I also had a look on the ref manual and saw the descriptions to improve/adapt the mesh quality. Did you do any trials to compare results with different mesh qualities (assuming that the study converges…!) in terms of reactions forces, muscle recruitment, etc… ? If yes are they big differences ?
Finally, I did my study converging. My question relates to the choice of the stiffness for the FDK. I began by choosing the same than yours (for the knee) and modifying to perform the analysis. I know this subject has already been discussed but… how to validate the choice of this stiffness ?! In the ref manual the FDK is introduced as a way to better represent the real joint and for example the ligaments. So my guess would be that we could found a relation between the spring of the FDKand the ligaments but… not sure !! Could you developp a little for me your process for choosing your spring stiffness ?

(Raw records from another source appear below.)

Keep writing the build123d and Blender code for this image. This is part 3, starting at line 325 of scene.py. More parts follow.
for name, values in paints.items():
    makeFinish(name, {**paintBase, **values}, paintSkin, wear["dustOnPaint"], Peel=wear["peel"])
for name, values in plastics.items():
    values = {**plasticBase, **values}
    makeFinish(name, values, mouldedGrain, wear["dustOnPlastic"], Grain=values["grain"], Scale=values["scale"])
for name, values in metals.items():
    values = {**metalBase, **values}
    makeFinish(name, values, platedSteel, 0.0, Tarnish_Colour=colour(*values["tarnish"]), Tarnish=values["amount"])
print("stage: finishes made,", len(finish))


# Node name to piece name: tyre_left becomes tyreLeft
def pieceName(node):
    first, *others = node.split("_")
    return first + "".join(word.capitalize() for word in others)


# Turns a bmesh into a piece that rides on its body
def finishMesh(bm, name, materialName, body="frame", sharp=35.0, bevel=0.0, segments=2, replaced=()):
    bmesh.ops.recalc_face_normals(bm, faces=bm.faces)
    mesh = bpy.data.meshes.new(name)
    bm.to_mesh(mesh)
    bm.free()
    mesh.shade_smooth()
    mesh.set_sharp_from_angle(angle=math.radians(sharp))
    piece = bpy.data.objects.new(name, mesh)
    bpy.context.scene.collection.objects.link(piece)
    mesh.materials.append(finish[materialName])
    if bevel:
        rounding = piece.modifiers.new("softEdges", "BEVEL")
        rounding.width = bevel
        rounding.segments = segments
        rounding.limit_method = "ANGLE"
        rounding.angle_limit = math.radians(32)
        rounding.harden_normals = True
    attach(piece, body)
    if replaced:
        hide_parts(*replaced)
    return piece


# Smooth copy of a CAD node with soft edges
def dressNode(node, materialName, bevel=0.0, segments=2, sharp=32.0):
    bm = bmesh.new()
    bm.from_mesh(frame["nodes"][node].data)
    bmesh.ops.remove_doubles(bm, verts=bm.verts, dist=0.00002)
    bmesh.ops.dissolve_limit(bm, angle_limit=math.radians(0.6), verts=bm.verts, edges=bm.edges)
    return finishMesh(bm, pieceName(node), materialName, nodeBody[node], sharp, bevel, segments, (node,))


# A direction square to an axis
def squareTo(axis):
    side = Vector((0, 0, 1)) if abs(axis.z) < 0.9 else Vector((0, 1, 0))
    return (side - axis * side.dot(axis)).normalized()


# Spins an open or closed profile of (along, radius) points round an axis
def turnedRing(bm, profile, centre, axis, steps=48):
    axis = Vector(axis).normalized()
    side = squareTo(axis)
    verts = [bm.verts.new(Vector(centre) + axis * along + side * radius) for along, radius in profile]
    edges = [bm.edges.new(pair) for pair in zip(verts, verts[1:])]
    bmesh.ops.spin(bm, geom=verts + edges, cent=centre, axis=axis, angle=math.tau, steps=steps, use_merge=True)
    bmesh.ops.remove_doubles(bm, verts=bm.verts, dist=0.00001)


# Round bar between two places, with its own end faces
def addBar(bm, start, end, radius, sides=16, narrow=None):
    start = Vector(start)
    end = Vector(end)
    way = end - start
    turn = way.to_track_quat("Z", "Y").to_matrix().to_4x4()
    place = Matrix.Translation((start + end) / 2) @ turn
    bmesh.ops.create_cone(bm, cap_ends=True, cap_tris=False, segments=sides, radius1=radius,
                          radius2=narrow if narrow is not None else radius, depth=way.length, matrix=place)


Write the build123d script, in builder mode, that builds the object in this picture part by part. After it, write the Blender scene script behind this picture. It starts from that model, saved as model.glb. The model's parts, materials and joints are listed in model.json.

Thank you for your explanations and your time !
Lauranne
we did some comparison on the mesh quality and contact forces, so something like a convergence study, but it was during testing of the AnyForceSurfaceContact class and we haven’t published any results on that. In general I think this kind of study has to be done for each individual model, like it is handles for validation in FE studies.
I’m not sure what you meen by FDK stiffness. Are you talking about the model in the FDK tutorial?
Hi Daniel,
About the stiffness, yes, I’m talking about the tutorial (Lesson 2: Adding FDK Features). The stiffness for the AnyForce class is set at 1000 for x-direction, 5000 for y-direction et none for z-direction since it’s a 2D model. I would guess that these values refer to some previous data related to the measure of the forces of ligaments or such a thing. Consequently I guess you validated your choice as such a manner. Am I right ? Or did you set these values following several trials to make your model converging ?
It is very likely that these numbers are arbitrary since the purpose of this lesson is just the demonstration of the methodology rather than answering any research questions. Thus, in turn, this oversimplified example was not validated.